WRITTEN TASK: Write out the data below in full. Keep it exact.

RECORDED INFORMATION:
|---|
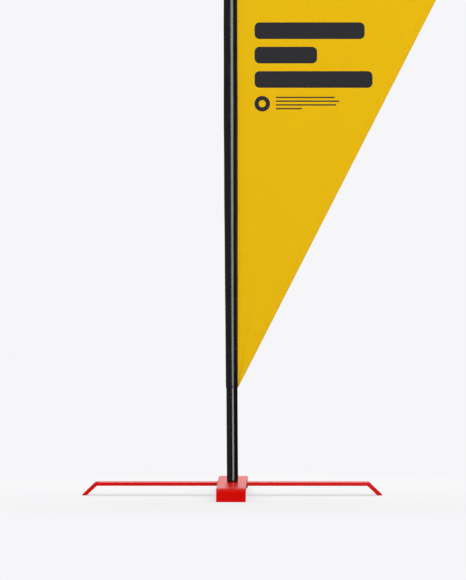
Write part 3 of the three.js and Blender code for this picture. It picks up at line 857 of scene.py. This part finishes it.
def on_edge(distance, inwards=0.0):
    """A point on the sail's free edge, that far from the tack, moved inwards."""
    distance, inwards = (np.asarray(value, float)[..., None] for value in (distance, inwards))
    return TACK + distance * EDGE_DIRECTION + inwards * INTO_SAIL


def billow(u, v, row_length):
    """How far behind its plane the sail lies: u runs from tack to clew, v from seam to free edge."""
    s = SAIL_START + u * (SAIL_END - SAIL_START)
    from_seam = v * row_length
    held = smooth_step(v, 0, 0.12) * (1 - smooth_step(v, 0.85, 1.0))
    belly = BELLY * np.sin(np.pi * np.clip(u, 0, 1)) ** 1.5 * np.sin(np.pi * v)
    drift = DRIFT * np.sin(7.0 * u + 3.1 * v + 0.6) * np.sin(5.3 * v - 2.2 * u)
    folds = 0
    for slope, fade, count, shift, away in ((*TACK_FOLDS, u), (*CLEW_FOLDS, 1 - u)):
        distance = away * EDGE_LENGTH
        folds = folds + slope * distance * np.exp(-distance / fade) * np.cos(TURN * (count * v + shift))
    puckers = PUCKERS * np.sin(TURN * s / 0.026 + 1.7 * np.sin(TURN * s / 0.17))
    puckers = puckers * np.exp(-from_seam / 0.016) * smooth_step(from_seam, 0, 0.003)
    return belly + (drift + folds) * held + puckers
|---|
OUTPUT BELOW:
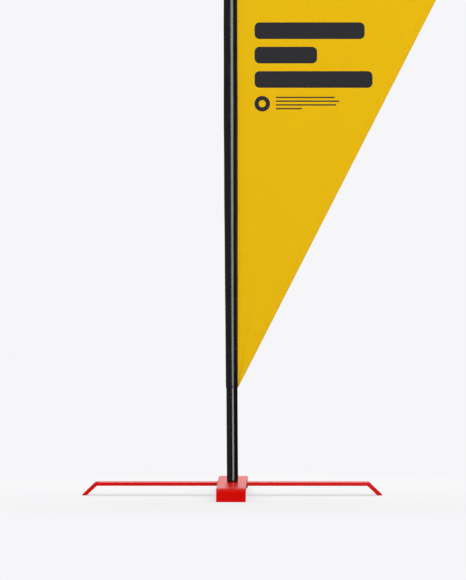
Write part 3 of the three.js and Blender code for this picture. It picks up at line 857 of scene.py. This part finishes it.
def on_edge(distance, inwards=0.0):
    """A point on the sail's free edge, that far from the tack, moved inwards."""
    distance, inwards = (np.asarray(value, float)[..., None] for value in (distance, inwards))
    return TACK + distance * EDGE_DIRECTION + inwards * INTO_SAIL


def billow(u, v, row_length):
    """How far behind its plane the sail lies: u runs from tack to clew, v from seam to free edge."""
    s = SAIL_START + u * (SAIL_END - SAIL_START)
    from_seam = v * row_length
    held = smooth_step(v, 0, 0.12) * (1 - smooth_step(v, 0.85, 1.0))
    belly = BELLY * np.sin(np.pi * np.clip(u, 0, 1)) ** 1.5 * np.sin(np.pi * v)
    drift = DRIFT * np.sin(7.0 * u + 3.1 * v + 0.6) * np.sin(5.3 * v - 2.2 * u)
    folds = 0
    for slope, fade, count, shift, away in ((*TACK_FOLDS, u), (*CLEW_FOLDS, 1 - u)):
        distance = away * EDGE_LENGTH
        folds = folds + slope * distance * np.exp(-distance / fade) * np.cos(TURN * (count * v + shift))
    puckers = PUCKERS * np.sin(TURN * s / 0.026 + 1.7 * np.sin(TURN * s / 0.17))
    puckers = puckers * np.exp(-from_seam / 0.016) * smooth_step(from_seam, 0, 0.003)
    return belly + (drift + folds) * held + puckers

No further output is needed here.